University of Southern Queensland Professor Roger Stone is world-renowned expert in the field, heading up the University’s Centre for Applied Climate Sciences and as Vice President of the United Nation’s World Meteorological Organisation Services Commission.
“Despite periodic rain, drought in Australia is always lurking. It keeps coming back with a vengeance,” Professor Stone said.
“Every time it is devastating to many rural communities, including farmer and producer wellbeing, as well as a massive drain on national economy with billions lost.
“Australia simply can’t afford to delay efforts to ease the damage wrought by drought.”
The University of Southern Queensland is home to the Queensland Drought Mitigation Centre (QDMC) which is a collaboration of national and international climate modelling expertise, created with the Department of Agriculture and Fisheries and Department of Environment and Science.
“This is one of the world’s leading research centres for drought including climate factors, policy and associated economic systems – one of only two universities globally recognised by the UN’s Integrated Drought Management program to work in this area,” Professor Stone said.
“Through QDMC, our climate scientists deliver a range of research, development and extension projects; improve seasonal forecasting; and provide tools to support producers in their decision making when it comes to drought preparedness.

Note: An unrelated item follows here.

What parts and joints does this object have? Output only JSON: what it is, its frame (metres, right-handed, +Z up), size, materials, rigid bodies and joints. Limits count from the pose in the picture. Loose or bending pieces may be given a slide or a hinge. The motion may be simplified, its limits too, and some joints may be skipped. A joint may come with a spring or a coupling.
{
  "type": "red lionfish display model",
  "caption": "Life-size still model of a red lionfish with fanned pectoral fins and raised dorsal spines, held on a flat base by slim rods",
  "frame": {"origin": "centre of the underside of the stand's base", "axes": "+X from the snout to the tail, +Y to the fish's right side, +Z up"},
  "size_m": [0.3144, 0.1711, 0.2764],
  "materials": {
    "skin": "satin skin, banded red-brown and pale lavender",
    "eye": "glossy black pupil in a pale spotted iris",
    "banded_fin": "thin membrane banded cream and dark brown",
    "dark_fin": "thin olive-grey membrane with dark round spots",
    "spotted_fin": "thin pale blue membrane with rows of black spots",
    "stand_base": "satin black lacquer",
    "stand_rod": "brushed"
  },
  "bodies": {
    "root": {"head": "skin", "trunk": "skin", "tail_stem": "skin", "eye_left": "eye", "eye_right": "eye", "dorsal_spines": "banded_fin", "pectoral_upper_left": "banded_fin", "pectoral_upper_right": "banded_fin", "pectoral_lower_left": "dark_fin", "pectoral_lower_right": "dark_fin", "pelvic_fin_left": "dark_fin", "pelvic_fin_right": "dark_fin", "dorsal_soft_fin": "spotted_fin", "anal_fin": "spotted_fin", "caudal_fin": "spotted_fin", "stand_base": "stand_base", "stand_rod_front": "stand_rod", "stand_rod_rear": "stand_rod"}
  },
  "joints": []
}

“This research includes climate, agricultural, insurance, and water resource models to provide stronger predictive capability for regional agricultural, water planning and environmental management.

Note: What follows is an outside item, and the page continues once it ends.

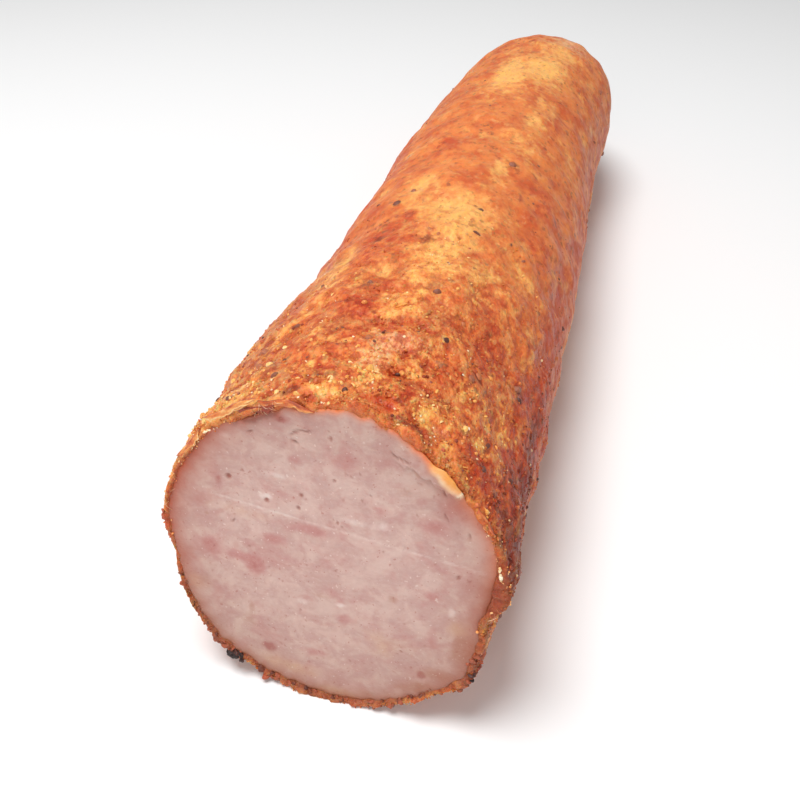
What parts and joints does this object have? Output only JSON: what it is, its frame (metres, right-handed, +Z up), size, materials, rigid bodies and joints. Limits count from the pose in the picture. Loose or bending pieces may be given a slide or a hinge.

“It helps communities become much better able to withstand the complexities of droughts and build resilience to deal with the shock that comes through the system.
“And when the drought starts to break, help them capitalise on the opportunities that come with the return of rain.”
Professor Stone said drought will continue to be one of the biggest challenges Australia faces into the future.
“Climate change projections show droughts are going to get worse with past patterns reappearing but more severe,” he said.
“But we can get ready for it and plan accordingly, ensuring future growth and success.”